Giulio Repetti Mogol, 88 anni, leggendario paroliere, in ottobre alla Iulm per il master ad honorem in produzione musicale
MILANO – “Cosa mi aspetto dalle Olimpiadi Milano-Cortina? Che sia un evento che abbia un forte impatto su tutto il territorio lombardo, non sia solo Milanocentrico...”, dice Francesca Caruso, laurea in Giurisprudenza, residente a Gallarate, madre di due figli, assessore alla Cultura della Regione Lombardia, una passione politica che coltiva da ragazza (“ma la prima tessera di partito è con Fratelli d’Italia”), volontaria per tanti anni nei centri antiviolenza. Tutti gli sforzi del suo assessorato sono indirizzati verso la data cruciale del 6 febbraio 2026, giorno di avvio dei Giochi.
Si parte, però, da Milano, con una grande cerimonia a San Siro.
“Lei insiste con Milano, ma la Lombardia è fatta di territori diversissimi, dalle periferie delle grandi città ai borghi e alle città montane - con dieci milioni di persone - e spero che le ricadute culturali e sociali di questo evento siano un’eredità duratura. Un modello ce l’abbiamo, è quello sperimentato con Bergamo Brescia capitale della Cultura. Due città che sono state fortemente valorizzate, dove il lascito culturale ha innescato meccanismi virtuosi. Per questo siamo stati fra i primi a lanciare le Olimpiadi della Cultura, sedici i progetti ammessi al finanziamento per un totale di 1,5 milioni di euro. Coinvolgono cinquanta Comuni. Stiamo concludendo l’esame di altri progetti che hanno come luoghi sia le sedi delle gare, quindi Milano, Livigno, Bormio sia i territori collocati sulla direttrice olimpica. Complessivamente abbiamo stanziato 3 milioni di euro. La cultura genera Pil, abbiamo un indotto di 29 milioni di euro, 366mila addetti, undici siti Unesco. Il problema sa qual è? C’è ancora poca consapevolezza dei tesori che abbiamo, soprattutto in alcuni territori”.
Quali?
“Lodi, Sondrio, sono fra quelli che meno partecipano alle nostre misure. Per facilitare l’accesso ai bandi abbiamo creato l’Avviso unico della Cultura: ha funzionato, oltre 700 soggetti hanno presentato domanda, quasi il doppio dell’anno precedente”.
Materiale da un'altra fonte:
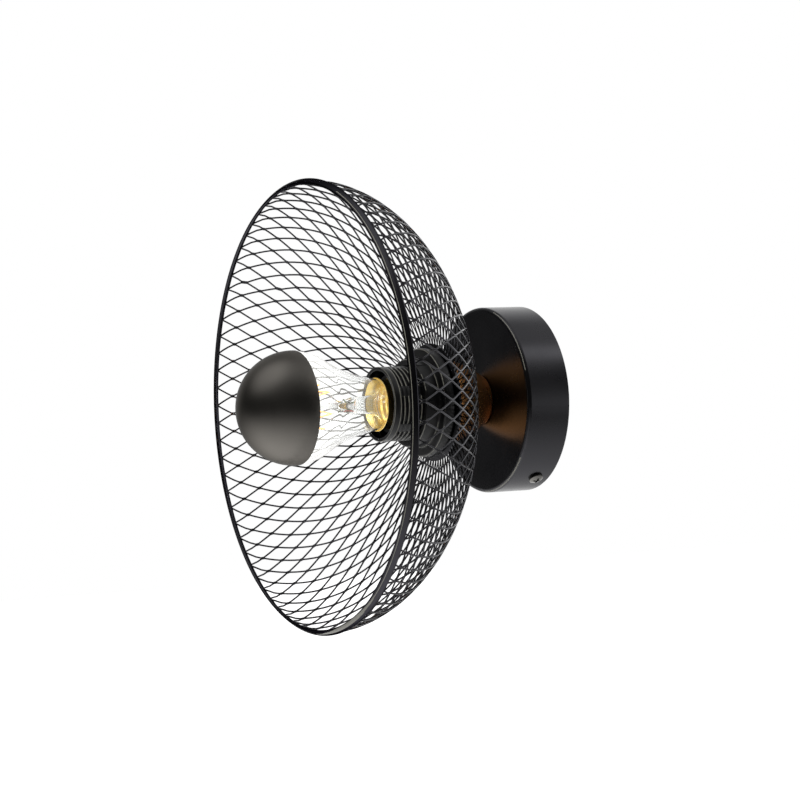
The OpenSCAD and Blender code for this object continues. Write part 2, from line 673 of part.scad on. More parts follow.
module shade_mesh() color("black") outward() {
    points = concat(
        [for (k = [0:mesh_rows - 1], i = [0:mesh_cells - 1]) each crossing(k, i)],
        [for (i = [0:mesh_cells - 1], side = [1, -1]) each stub(i, side)]);
    faces = concat(
        [for (k = [0:mesh_rows - 1], i = [0:mesh_cells - 1]) each joint_faces(k, i)],
        [for (k = [0:mesh_rows - 2], i = [0:mesh_cells - 1])
            each concat(right_strand(k, i), left_strand(k, i))],
        [for (i = [0:mesh_cells - 1]) each concat(last_faces(i), stub_faces(i))]);
    polyhedron(points, faces);
}

module shade_plate() color("black") outward() {
    lip = bowl_point(acos(plate_d / 2 / bowl_r), 0)[1];
    flat_r = ring_flange_d / 2 - 2;
    rotate_extrude() polygon([
        [holder_d / 2 + hole_play, z_seat], [flat_r, z_seat], [plate_d / 2, lip - plate_t / 2],
        [plate_d / 2, lip + plate_t / 2], [flat_r, z_plate_front],
        [holder_d / 2 + hole_play, z_plate_front]]);
}

// Oval bar that leans outward to the rear
module shade_rim() color("black") outward() {
    sides = 20;
    wide = rim_bar_w / 2 * [-sin(rim_lean), cos(rim_lean)];
    thick = rim_bar_t / 2 * [cos(rim_lean), sin(rim_lean)];
    centre = [shade_d / 2 - norm([wide[0], thick[0]]), z_rim];
    rotate_extrude() polygon([for (i = [0:sides - 1]) let (a = 360 * i / sides)
        centre + cos(a) * thick + sin(a) * wide]);
}

// ---------- bulb ----------

insulator_h = 4.5;
contact_h = 1.2;
cap_wall = 0.3;
cap_root = 0.9;
z_shell = z_bulb + contact_h + insulator_h - 1;
z_glass = z_collar - 6;

module bulb_contact() color("silver") outward() translate([0, 0, z_bulb])
    rotate_extrude() polygon(concat([[0, contact_h]], [[4.6, contact_h]],
                                    bulged([4.6, contact_h * 0.6], [0, 0], 0.15, 6)));

module bulb_insulator() color("black") outward() translate([0, 0, z_bulb + contact_h])
    rotate_extrude() polygon([[0, 0], [5.4, 0], [cap_d / 2 - 2, insulator_h - 1],
                              [cap_d / 2 - 2, insulator_h], [0, insulator_h]]);

// Screw shell with rounded rings, a plain skirt and a flared collar
cap_turns = 4;
cap_pitch = 3.6;
function cap_side(inset) = concat(
    [[cap_d / 2 - 1.6 - inset, z_shell], [cap_d / 2 - cap_root - inset, z_shell + 1]],
    [for (i = [0:cap_turns - 1], s = [0:5]) let (z = z_shell + 1 + (i + s / 6) * cap_pitch)
        [cap_d / 2 - inset - cap_root * (1 + cos(60 * s)) / 2, z]],
    [[cap_d / 2 - cap_root - inset, z_shell + 1 + cap_turns * cap_pitch],
     [cap_collar_d / 2 - inset, z_collar - 1.5], [cap_collar_d / 2 - inset, z_collar]]);
module bulb_cap() color("gold") outward()
    rotate_extrude() polygon(concat(cap_side(0), back_to_front(cap_side(cap_wall))));

// Outer line of the glass from the neck to the crown
neck_shoulder = 32;
neck_taper = 2.1;
function glass_side(inset) =
    let (start = [neck_d / 2 - inset, z_collar], r = glass_r - inset,
         join = [r * cos(neck_shoulder), z_globe - r * sin(neck_shoulder)],
         run = join[1] - z_collar, steer = run * 0.38,
         slope = [sin(neck_shoulder), cos(neck_shoulder)])
    concat([[neck_d / 2 - inset - neck_taper, z_glass]],
           cubic_run(start, start + [0.15 * steer, steer], join - steer * slope, join, 12),
           [for (i = [1:20]) let (a = -neck_shoulder + (90 + neck_shoulder) * i / 20)
               [r * cos(a), z_globe + r * sin(a)]]);
module bulb_glass() color("aliceblue", 0.4) outward()
    rotate_extrude() polygon(concat(glass_side(0), back_to_front(glass_side(glass_t))));

module bulb_crown() color("black") outward() translate([0, 0, z_globe]) {
    r = bulb_d / 2;
    low = -asin(crown_skirt / r);
    rotate_extrude() polygon(concat(
        [for (i = [0:24]) let (a = low + (90 - low) * i / 24) r * [cos(a), sin(a)]],
        [for (i = [24:-1:0]) let (a = low + (90 - low) * i / 24) (r - crown_t) * [cos(a), sin(a)]]));
}

stem_r = 3;
flare_r = neck_d / 2 - glass_t - neck_taper + 0.2;
stem_top = z_globe - 14;
hub_low = z_globe - 26;
module bulb_stem() color("aliceblue", 0.4) outward() rotate_extrude()
    polygon([[0, z_glass + 1], [flare_r, z_glass + 1], [flare_r, z_glass + 2.2], [stem_r + 1, z_glass + 9],
             [stem_r, z_glass + 16], [stem_r, stem_top], [stem_r - 1, stem_top + 2], [0, stem_top + 2]]);

// Ends of the filaments, from a small ring near the stem to a wide one in the globe
low_ring = 5;
high_ring = 11;
filament_rise = sqrt(filament_l * filament_l - pow(high_ring - low_ring, 2));
module each_filament() for (i = [0:filaments - 1]) rotate((i + 0.5) * 360 / filaments) children();

module bulb_filaments() color("orange") outward() translate([0, 0, hub_low]) each_filament()
    translate([low_ring, 0, 0]) rotate([0, atan2(high_ring - low_ring, filament_rise), 0])
        cylinder(d = filament_d, h = filament_l, $fn = 24);

module bulb_wires() color("silver") outward() translate([0, 0, hub_low]) each_filament() {
    wire([[stem_r + 0.2, 0, -3], [low_ring - 0.4, 0, -0.7]], 0.6, 6);
    wire([[1, 0, stem_top - hub_low + 2.1], [high_ring - 5, 0, filament_rise - 2.5],
          [high_ring - 0.4, 0, filament_rise + 0.7]], 0.6, 6);
}

wall_bracket();
canopy();
side_screws();
earth_screw();
earth_tags();
earth_lead();
terminal_block();
terminal_barrels();
terminal_screws();
live_lead();
neutral_lead();
nipple();
nipple_nuts();
toothed_washer();
bell_cup();
holder_base();
holder_sleeve();
holder_core();
screw_liner();
centre_contact();
side_contact();
holder_terminals();
holder_screws();
shade_plate();
shade_mesh();
shade_rim();
shade_ring();
bulb_contact();
bulb_insulator();
bulb_cap();
bulb_glass();
bulb_crown();
bulb_stem();
bulb_wires();
bulb_filaments();
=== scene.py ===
"""Looks of the cage wall light: camera, studio, finishes and the finely modelled pieces.

Everything is in metres in the part's own frame: the wall is the plane y = 0, the light
points along -Y and +Z is up. The pieces are worked out in mm, lathed ones as (radius,
distance from the wall), and turned into metres as their points are made.
"""

import json
import math

import bmesh
import bpy
from mathutils import Matrix, Vector


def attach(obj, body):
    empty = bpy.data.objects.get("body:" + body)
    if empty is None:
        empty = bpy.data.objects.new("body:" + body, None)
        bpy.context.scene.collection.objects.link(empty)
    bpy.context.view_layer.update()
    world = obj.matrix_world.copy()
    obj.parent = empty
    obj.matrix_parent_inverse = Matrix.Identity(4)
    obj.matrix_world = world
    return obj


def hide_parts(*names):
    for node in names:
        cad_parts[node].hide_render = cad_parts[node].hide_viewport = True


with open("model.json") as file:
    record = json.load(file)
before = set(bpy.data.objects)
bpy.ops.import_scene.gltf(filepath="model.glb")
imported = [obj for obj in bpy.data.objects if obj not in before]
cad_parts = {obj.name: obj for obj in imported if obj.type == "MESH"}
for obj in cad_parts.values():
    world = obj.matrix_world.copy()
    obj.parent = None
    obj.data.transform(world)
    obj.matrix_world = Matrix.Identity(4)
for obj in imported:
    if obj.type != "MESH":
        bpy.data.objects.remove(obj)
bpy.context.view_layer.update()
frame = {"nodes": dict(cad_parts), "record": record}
MM = 0.001


# ---------------------------------------------------------------- camera and studio

AZIMUTH = math.radians(61.9)      # the photograph looks at the light's right side
ELEVATION = math.radians(4.4)
CAMERA_DISTANCE = 1.378           # from the wall end of the light's axis
CAMERA_RIGHT = -0.0658            # sideways step of the camera, to the photograph's framing
CAMERA_UP = -0.0008
FOCAL_PX = 2528                   # focal length in pixels of the 800 pixel wide picture
PICTURE_PX = 800
SENSOR = 36.0


def make_camera():
    back = Vector((math.sin(AZIMUTH) * math.cos(ELEVATION),
                   -math.cos(AZIMUTH) * math.cos(ELEVATION), math.sin(ELEVATION)))
    right = Vector((math.cos(AZIMUTH), math.sin(AZIMUTH), 0))
    up = back.cross(right)
    data = bpy.data.cameras.new("camera")
    data.sensor_width = SENSOR
    data.lens = SENSOR * FOCAL_PX / PICTURE_PX
    data.clip_start, data.clip_end = 0.05, 50
    camera = bpy.data.objects.new("camera", data)
    camera.matrix_world = Matrix((
        (right.x, up.x, back.x, 0), (right.y, up.y, back.y, 0), (right.z, up.z, back.z, 0), (0, 0, 0, 1)))
    camera.location = back * CAMERA_DISTANCE + right * CAMERA_RIGHT + up * CAMERA_UP
    bpy.context.scene.collection.objects.link(camera)
    bpy.context.scene.camera = camera


def link(tree, *pairs):
    for out, into in pairs:
        tree.links.new(out, into)


# What gloss sees of the studio, as soft lights: azimuth (0 = +X, 90 = away from the wall),
# elevation and reach in degrees, and strength
BACKDROP = (208, 0, 62, 1.0)
PANELS = [(0, 90, 42, 0.24), (120, 55, 40, 0.95), (60, 55, 40, 0.10), (240, 55, 40, 0.25),
          (300, 55, 40, 0.37), (240, 27, 36, 0.60), (245, 0, 30, 1.0), (270, 3, 30, 1.7),
          (300, 3, 30, 0.95), (317, -4, 16, 1.0), (296, 42, 15, 2.6)]
ROOM_LEVEL = 0.045                # of the dark room round the soft lights
FILL_LEVEL = 0.45                 # what the world gives matt surfaces
FLOOR_HALF, FLOOR_LOW, FLOOR_GREY = 2.0, -0.42, 0.86
FLOOR_LIFT = 0.8                  # makes the floor white for the camera and clear glass
# What gloss sees of the floor: soft pools of light as place and strength, over a base
FLOOR_POOLS = [((-0.15, -0.25), 1.4), ((-1.0, 0.5), 1.0)]
POOL_REACH, POOL_BASE = 0.55, 0.10
LAMPS_LOOK_AT = (0, -0.08, 0)     # the middle of the light


def background(tree, strength):
    """A white background of one strength."""
    node = tree.nodes.new("ShaderNodeBackground")
    node.inputs["Color"].default_value = (1, 1, 1, 1)
    node.inputs["Strength"].default_value = strength
    return node


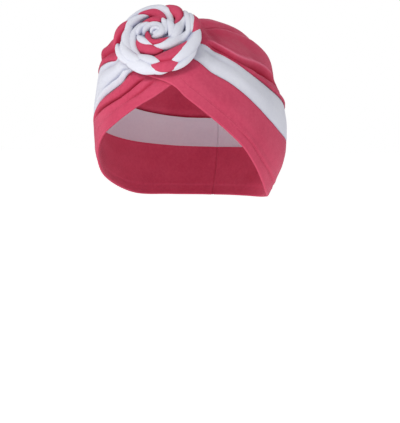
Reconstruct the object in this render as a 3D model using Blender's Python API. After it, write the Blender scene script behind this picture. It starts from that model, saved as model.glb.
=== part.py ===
"""A pink jersey turban in its worn shape, with a white stripe round each side and a coiled braid rosette.

The front faces -Y, the wearer's left is +X, and the origin is the inner top of the crown, where a head
holds it. Every cloth panel is a wall of one thickness that follows an egg, the shape of the head inside.
Points on the egg are given by an azimuth, 0 at the front and positive towards the wearer's left, and a
height, as a share of the egg's rise above or below its middle.
"""

import math

import bpy
import numpy as np

# The egg that the wrap is stretched over, as half sizes from its middle. It is longer below than above.
INNER_HALF_WIDTH = 0.0775
INNER_HALF_LENGTH = 0.0975
INNER_RISE = 0.0910
INNER_DROP = 0.1030

# Jersey, doubled and turned in at its edges.
WALL = 0.0022
GAP = 0.0003
CROSSING_EASE = 0.0005

# Height of the folds in each part of the cloth.
CROWN_FOLD = 0.0034
CROWN_EDGE_ROLL = 0.0020
STRIPE_FOLD = 0.0012
STRIPE_CROWNING = 0.0006
RIGHT_BAND_PLEAT = 0.0020
HEM_ROLL = 0.0005

# The rosette's seat is a plane that touches the egg, and the rosette sits above the point of touch.
ROSETTE_AZIMUTH = -1.0
ROSETTE_ELEVATION = 42.0
ROSETTE_UP = 0.0070
ROSETTE_SIDE = -0.0035
TENT_SHARE = 0.50
TENT_REACH_SHARE = 0.85
SWELL = 0.0100

# The braid: a strand's radius, how far it sways and rises from the braid's middle, and one repeat of it.
# Where two strands press together, both are flattened short of the plane between them. A narrower stretch
# of the braid is also plaited more tightly.
STRAND_RADIUS = 0.0047
BRAID_SWAY = 0.00265
BRAID_RISE = 0.0027
BRAID_REPEAT = 0.0840
PRESSED_GAP = 0.0015
COIL_DOME = 0.0070
COIL_START = 0.20
COIL_END = 2.920
COIL_END_CLOCK = 262.0
STRAND_TIP = 0.0060

# Meshes: steps along a panel, across the bands, stripes and crown, and along and round a strand.
ALONG = 36
ACROSS_BAND = 6
ACROSS_STRIPE = 5
ALONG_CROWN = 36
ACROSS_CROWN = 24
ALONG_STRAND = 88
ROUND_STRAND = 8

# Edges of the panels, from under the rosette round each side to the middle of the back.
# Columns: azimuth in degrees, height as a share of the egg's rise.
LEFT_RIM = (
    (-14.0, 0.460),
    (7.0, 0.374),
    (16.0, 0.270),
    (25.0, 0.168),
    (34.0, 0.060),
    (43.0, -0.055),
    (52.0, -0.175),
    (62.0, -0.328),
    (74.0, -0.478),
    (90.0, -0.592),
    (120.0, -0.648),
    (150.0, -0.662),
    (180.0, -0.665),
)
LEFT_SEAM = (
    (-3.5, 0.640),
    (11.0, 0.618),
    (22.0, 0.562),
    (33.0, 0.480),
    (43.0, 0.410),
    (53.0, 0.306),
    (63.0, 0.182),
    (74.0, 0.055),
    (88.0, -0.065),
    (108.0, -0.160),
    (132.0, -0.218),
    (156.0, -0.244),
    (180.0, -0.250),
)
LEFT_TOP = (
    (-3.5, 0.770),
    (14.0, 0.738),
    (28.0, 0.694),
    (40.0, 0.655),
    (51.0, 0.604),
    (61.0, 0.514),
    (71.0, 0.410),
    (83.0, 0.308),
    (98.0, 0.215),
    (118.0, 0.128),
    (138.0, 0.070),
    (158.0, 0.038),
    (180.0, 0.030),
)
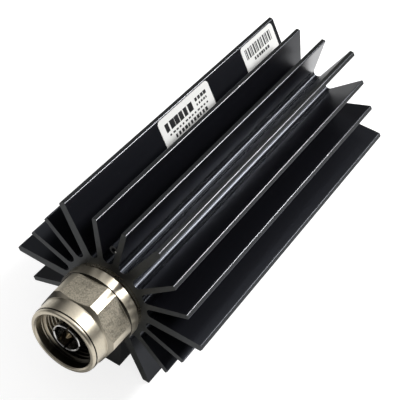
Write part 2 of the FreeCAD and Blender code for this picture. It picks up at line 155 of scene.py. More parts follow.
class StudioSizes(bpy.types.PropertyGroup):
    """Camera, lamps and floor."""
    camera_place: bpy.props.FloatVectorProperty(
        name="Camera place", description="Where the camera stands", default=(0.09855, -0.19058, 0.22111),
        size=3, subtype="TRANSLATION")
    camera_target: bpy.props.FloatVectorProperty(
        name="Camera target", description="Point in the middle of the picture",
        default=(0.000295, -0.00763, 0.02553), size=3, subtype="TRANSLATION")
    camera_roll: bpy.props.FloatProperty(
        name="Camera roll", description="Turn of the camera about its own line of sight",
        default=math.radians(6.277), subtype="ANGLE")
    lens: bpy.props.FloatProperty(
        name="Lens", description="Focal length for a 36 mm sensor", default=94.02, unit="CAMERA")
    key_power: bpy.props.FloatProperty(
        name="Key power", description="Power of the key lamp", default=10.5, min=0, unit="POWER")
    key_place: bpy.props.FloatVectorProperty(
        name="Key place", description="Where the key lamp hangs", default=(0.38, 0.57, 0.60), size=3,
        subtype="TRANSLATION")
    key_size: bpy.props.FloatProperty(
        name="Key size", description="Side of the key lamp", default=0.26, unit="LENGTH")
    curtain_radius: bpy.props.FloatProperty(
        name="Curtain radius", description="Distance of the grey curtain from the load", default=1.2,
        unit="LENGTH")
    curtain_height: bpy.props.FloatProperty(
        name="Curtain height", description="Height of the grey curtain", default=1.6, unit="LENGTH")
    fill: bpy.props.FloatProperty(
        name="Fill", description="Light of the room on matt surfaces", default=0.8, min=0)
    floor_side: bpy.props.FloatProperty(
        name="Floor side", description="Side of the square floor", default=0.9, unit="LENGTH")
    floor_lift: bpy.props.FloatProperty(
        name="Floor lift", description="Whiteness added to the floor as it is seen", default=0.65, min=0)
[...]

Per cosa vorrebbe essere ricordata come assessore alla Cultura della Lombardia?
“Per la dimensione più inclusiva, meno elitaria, della cultura. Per il welfare culturale. Dal primo giorno del mio insediamento mi sono impegnata in questa direzione. La cultura è l’unico antidoto contro il disagio giovanile che colpisce larghe fasce della nostra popolazione. Credo fortemente in alcune iniziative come il “teatro fuori porta” che porteremo avanti con grandi istituzioni culturali, nostre partecipate, prima fra tutte il Piccolo Teatro, ma anche Scala e Triennale. L’ho detto alla prima riunione: uscire dai palazzi per incontrare il pubblico”.
C’è qualcosa a cui tiene particolarmente?
“Un progetto... anzi due”.
Prego, dica.
“Stiamo lavorando a una residenza musicale con Mogol, per sostenere i giovani talenti in modo nuovo, non ci sono progetti di questo tipo in Italia. Non posso aggiungere altro, per ora”.
E il secondo?
“L’altro è rilanciare la Film Commission. Abbiamo nominato una nuova presidente, Mariagrazia Fanchi, stanziato 3 milioni di euro sulle produzioni, sulla scrittura. Cinque milioni di euro sulle sale di spettacolo. Vogliamo che la Lombardia diventi più attrattiva come sede di produzione cinematografica, anche a livello internazionale, sono almeno dieci anni che non accade! (nel 2007 fu girato “The International” thriller politico interpretato da Naomi Watts e da Clive Owen con la partecipazione dell’attore Luca Barbareschi, ndr)”.
Com’è il rapporto con il suo collega milanese alla Cultura Tommaso Sacchi? E con il ministro Giuli? Bocciature?
“Buono, con Sacchi, i fondi sono pochi per tutti, collaboriamo. Il ministro ha mostrato attenzione alla Lombardia... siamo stati promossi. E ha visitato l’Accademia Carrara a Bergamo. Dal Ministero abbiamo ottenuto 5 milioni di euro per grandi progetti su alcuni siti Unesco”.